=== DATASET SECTION ===

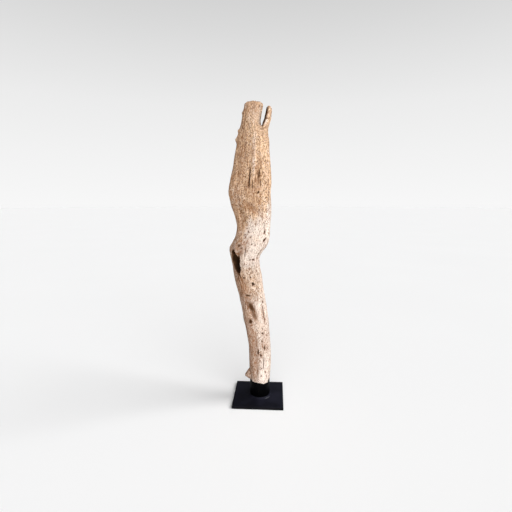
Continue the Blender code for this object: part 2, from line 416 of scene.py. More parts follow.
# Hollows worn in the wood: angle, height, half width, half height, depth, tilt, dark, stain
HOLLOWS = [
    (-146, 455, 4.5, 8, 6.0, 6, 1.0, 1.0),
    (-24, 443, 13, 20, 5.0, -8, 0.0, 0.0),
    (-122, 433, 4.6, 14, 7.0, 3, 1.0, 1.0),
    (-168, 750, 8, 7, 1.5, 0, 0.40, 1.0),
    (-174, 783, 5, 5, 1.0, 0, 0.35, 1.0),
    (-128, 473, 5, 5, 2.2, 0, 0.50, 1.0),
    (-117, 466, 3, 3.5, 1.8, 0, 0.50, 1.0),
    (-125, 388, 2.4, 12, 5.0, 6, 0.90, 1.0),
    (-36, 451, 2.4, 15, 4.5, -14, 0.55, 0.7),
    (-100, 289, 8.5, 20, 2.2, 16, 0.62, 1.0),
    (-93, 266, 7, 17, 1.4, 20, 0.35, 1.0),
    (-88, 580, 22, 8, 3.0, -32, 0.10, 0.9),
    (-112, 366, 8, 15, 2.2, 12, 0.12, 0.35),
    (-106, 325, 9, 3.2, 3.2, -4, 0.65, 0.7),
    (-58, 690, 4.0, 50, 2.2, 2, 0.05, 0.40),
    (-60, 664, 4.5, 24, 2.2, 3, 0.35, 0.8),
    (-118, 452, 10, 9, 2.2, 20, 0.20, 0.9),
    (-135, 545, 10, 26, 2.0, -8, 0.05, 0.5),
    (-104, 160, 6, 60, 1.8, 0, 0.10, 0.8),
    (-100, 95, 4, 26, 1.6, 0, 0.15, 0.8),
    (35, 520, 12, 30, 3.0, 10, 0.15, 0.5),
    (92, 470, 16, 24, 3.5, -15, 0.20, 0.7),
    (140, 600, 10, 44, 3.0, 6, 0.15, 0.6),
    (75, 330, 7, 40, 3.0, 4, 0.25, 0.7),
    (175, 250, 8, 30, 2.6, 8, 0.15, 0.6),
    (10, 690, 5, 40, 2.4, 3, 0.25, 0.5),
]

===

SHORT TASK
Reproduce the full listing exactly.

EXERCISE ANSWER
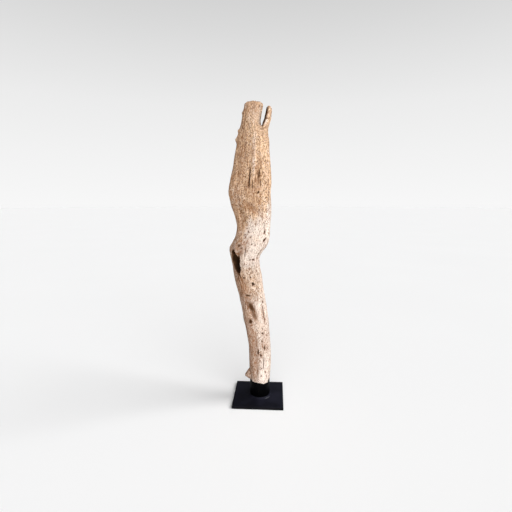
Continue the Blender code for this object: part 2, from line 416 of scene.py. More parts follow.
# Hollows worn in the wood: angle, height, half width, half height, depth, tilt, dark, stain
HOLLOWS = [
    (-146, 455, 4.5, 8, 6.0, 6, 1.0, 1.0),
    (-24, 443, 13, 20, 5.0, -8, 0.0, 0.0),
    (-122, 433, 4.6, 14, 7.0, 3, 1.0, 1.0),
    (-168, 750, 8, 7, 1.5, 0, 0.40, 1.0),
    (-174, 783, 5, 5, 1.0, 0, 0.35, 1.0),
    (-128, 473, 5, 5, 2.2, 0, 0.50, 1.0),
    (-117, 466, 3, 3.5, 1.8, 0, 0.50, 1.0),
    (-125, 388, 2.4, 12, 5.0, 6, 0.90, 1.0),
    (-36, 451, 2.4, 15, 4.5, -14, 0.55, 0.7),
    (-100, 289, 8.5, 20, 2.2, 16, 0.62, 1.0),
    (-93, 266, 7, 17, 1.4, 20, 0.35, 1.0),
    (-88, 580, 22, 8, 3.0, -32, 0.10, 0.9),
    (-112, 366, 8, 15, 2.2, 12, 0.12, 0.35),
    (-106, 325, 9, 3.2, 3.2, -4, 0.65, 0.7),
    (-58, 690, 4.0, 50, 2.2, 2, 0.05, 0.40),
    (-60, 664, 4.5, 24, 2.2, 3, 0.35, 0.8),
    (-118, 452, 10, 9, 2.2, 20, 0.20, 0.9),
    (-135, 545, 10, 26, 2.0, -8, 0.05, 0.5),
    (-104, 160, 6, 60, 1.8, 0, 0.10, 0.8),
    (-100, 95, 4, 26, 1.6, 0, 0.15, 0.8),
    (35, 520, 12, 30, 3.0, 10, 0.15, 0.5),
    (92, 470, 16, 24, 3.5, -15, 0.20, 0.7),
    (140, 600, 10, 44, 3.0, 6, 0.15, 0.6),
    (75, 330, 7, 40, 3.0, 4, 0.25, 0.7),
    (175, 250, 8, 30, 2.6, 8, 0.15, 0.6),
    (10, 690, 5, 40, 2.4, 3, 0.25, 0.5),
]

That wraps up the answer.